◆ WHAT YOU HAVE TO DO
Pull out each line of the records holding the string "type".

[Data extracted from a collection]

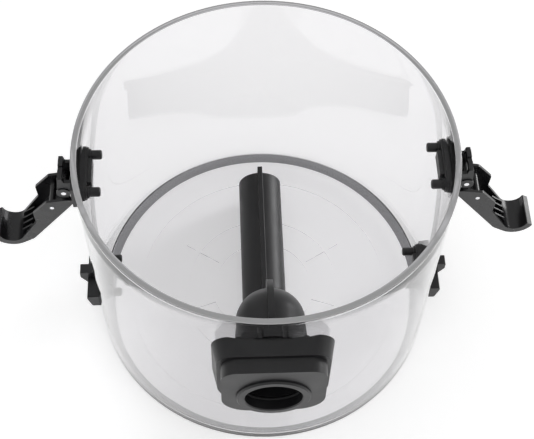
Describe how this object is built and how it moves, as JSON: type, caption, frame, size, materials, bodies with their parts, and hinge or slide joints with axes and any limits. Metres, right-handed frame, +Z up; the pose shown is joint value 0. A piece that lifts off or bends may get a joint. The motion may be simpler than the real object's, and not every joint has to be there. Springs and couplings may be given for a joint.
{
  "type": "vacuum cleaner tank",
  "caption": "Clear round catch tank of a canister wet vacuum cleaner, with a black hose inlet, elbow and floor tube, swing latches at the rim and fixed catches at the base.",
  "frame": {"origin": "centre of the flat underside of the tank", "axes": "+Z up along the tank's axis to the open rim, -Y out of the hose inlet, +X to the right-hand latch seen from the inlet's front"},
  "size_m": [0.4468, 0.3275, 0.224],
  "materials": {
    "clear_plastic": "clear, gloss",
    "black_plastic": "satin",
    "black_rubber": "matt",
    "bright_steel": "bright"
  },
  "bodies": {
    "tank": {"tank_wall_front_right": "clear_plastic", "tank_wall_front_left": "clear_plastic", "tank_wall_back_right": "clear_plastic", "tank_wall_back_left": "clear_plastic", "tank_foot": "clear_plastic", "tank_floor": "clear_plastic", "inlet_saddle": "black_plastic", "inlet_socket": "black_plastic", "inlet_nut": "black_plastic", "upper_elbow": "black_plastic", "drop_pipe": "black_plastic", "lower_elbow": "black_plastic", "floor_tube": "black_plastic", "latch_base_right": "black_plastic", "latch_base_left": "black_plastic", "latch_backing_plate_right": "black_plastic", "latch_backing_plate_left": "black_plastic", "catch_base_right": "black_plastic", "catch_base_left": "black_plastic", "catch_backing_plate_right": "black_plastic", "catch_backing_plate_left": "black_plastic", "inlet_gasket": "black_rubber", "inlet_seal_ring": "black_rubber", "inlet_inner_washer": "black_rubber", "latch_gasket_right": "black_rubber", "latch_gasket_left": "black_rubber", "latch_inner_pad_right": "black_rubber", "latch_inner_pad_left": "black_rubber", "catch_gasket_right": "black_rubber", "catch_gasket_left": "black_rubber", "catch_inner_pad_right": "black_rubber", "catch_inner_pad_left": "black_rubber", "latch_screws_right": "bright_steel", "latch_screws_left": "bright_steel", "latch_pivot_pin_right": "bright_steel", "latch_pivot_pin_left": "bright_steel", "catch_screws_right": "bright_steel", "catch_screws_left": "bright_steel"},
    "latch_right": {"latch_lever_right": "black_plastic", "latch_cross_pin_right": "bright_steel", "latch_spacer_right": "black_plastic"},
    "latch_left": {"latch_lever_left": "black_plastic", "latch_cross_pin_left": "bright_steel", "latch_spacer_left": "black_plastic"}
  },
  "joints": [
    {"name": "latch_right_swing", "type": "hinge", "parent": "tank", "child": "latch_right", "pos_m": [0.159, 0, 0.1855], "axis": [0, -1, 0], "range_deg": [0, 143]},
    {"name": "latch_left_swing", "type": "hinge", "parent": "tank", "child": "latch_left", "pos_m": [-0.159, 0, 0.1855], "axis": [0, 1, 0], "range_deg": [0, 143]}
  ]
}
* * *
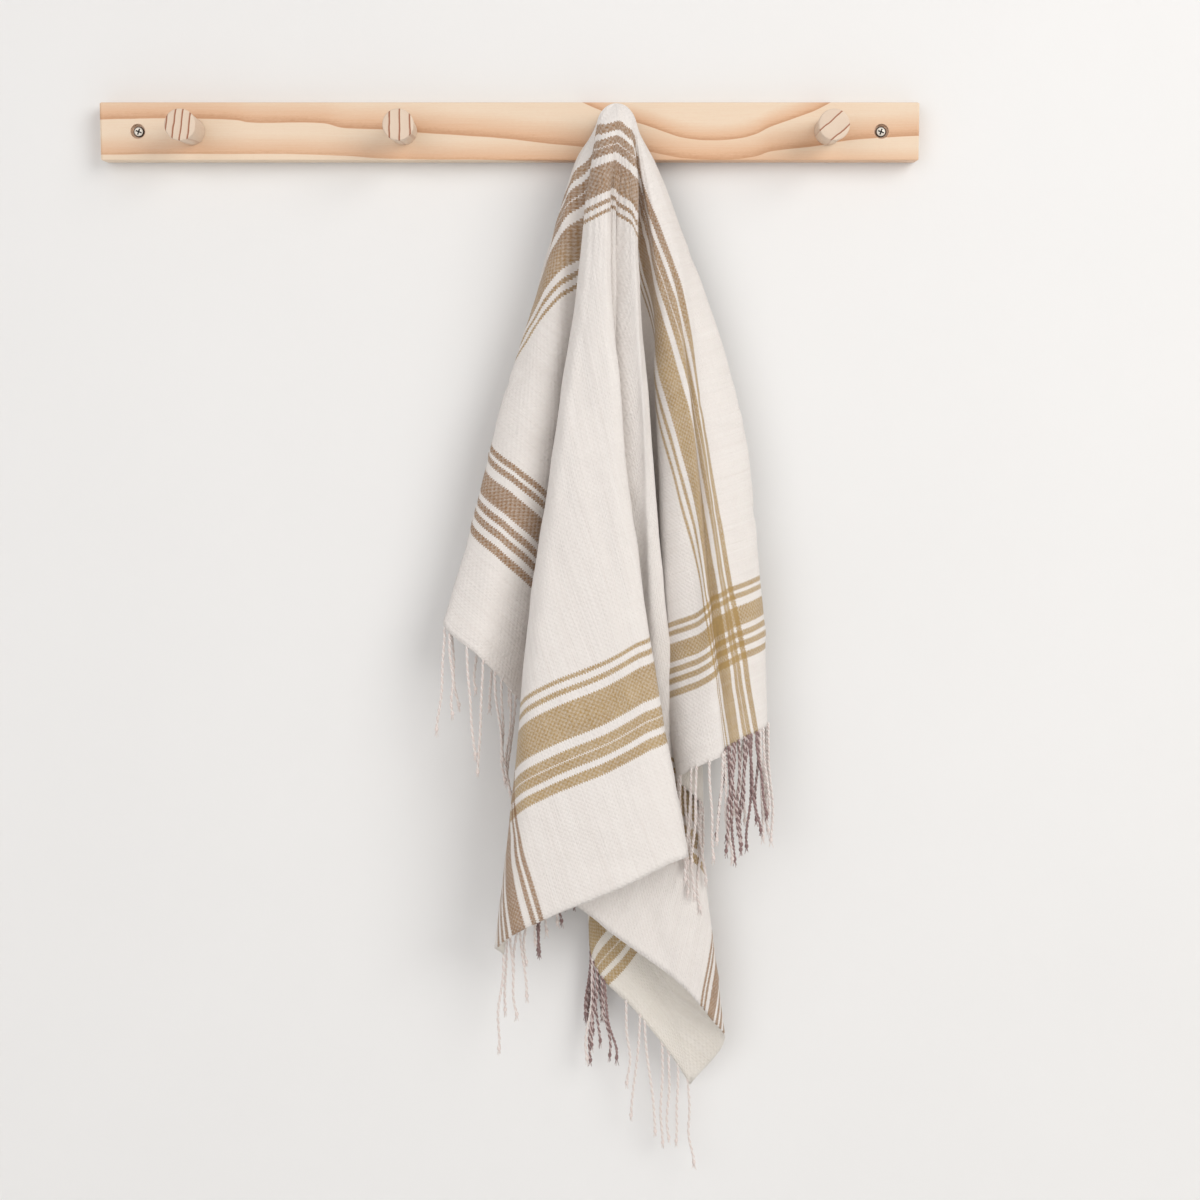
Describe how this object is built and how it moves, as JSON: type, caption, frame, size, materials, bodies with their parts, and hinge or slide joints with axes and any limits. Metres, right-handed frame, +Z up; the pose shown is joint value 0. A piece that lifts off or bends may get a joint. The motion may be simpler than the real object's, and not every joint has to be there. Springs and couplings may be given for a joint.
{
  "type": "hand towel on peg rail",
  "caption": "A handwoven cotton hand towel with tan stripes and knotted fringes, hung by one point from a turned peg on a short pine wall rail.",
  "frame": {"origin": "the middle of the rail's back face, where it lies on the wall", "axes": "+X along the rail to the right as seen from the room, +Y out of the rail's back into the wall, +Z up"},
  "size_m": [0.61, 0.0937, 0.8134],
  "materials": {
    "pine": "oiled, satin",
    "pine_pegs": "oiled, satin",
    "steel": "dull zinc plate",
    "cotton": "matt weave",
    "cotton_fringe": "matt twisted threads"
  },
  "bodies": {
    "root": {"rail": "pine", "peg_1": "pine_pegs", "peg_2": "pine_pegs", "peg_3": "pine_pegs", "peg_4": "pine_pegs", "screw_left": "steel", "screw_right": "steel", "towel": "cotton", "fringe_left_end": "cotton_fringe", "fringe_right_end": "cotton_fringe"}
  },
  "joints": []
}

◆ RESULT BELOW
Describe how this object is built and how it moves, as JSON: type, caption, frame, size, materials, bodies with their parts, and hinge or slide joints with axes and any limits. Metres, right-handed frame, +Z up; the pose shown is joint value 0. A piece that lifts off or bends may get a joint. The motion may be simpler than the real object's, and not every joint has to be there. Springs and couplings may be given for a joint.
  "type": "vacuum cleaner tank",
    {"name": "latch_right_swing", "type": "hinge", "parent": "tank", "child": "latch_right", "pos_m": [0.159, 0, 0.1855], "axis": [0, -1, 0], "range_deg": [0, 143]},
    {"name": "latch_left_swing", "type": "hinge", "parent": "tank", "child": "latch_left", "pos_m": [-0.159, 0, 0.1855], "axis": [0, 1, 0], "range_deg": [0, 143]}
Describe how this object is built and how it moves, as JSON: type, caption, frame, size, materials, bodies with their parts, and hinge or slide joints with axes and any limits. Metres, right-handed frame, +Z up; the pose shown is joint value 0. A piece that lifts off or bends may get a joint. The motion may be simpler than the real object's, and not every joint has to be there. Springs and couplings may be given for a joint.
  "type": "hand towel on peg rail",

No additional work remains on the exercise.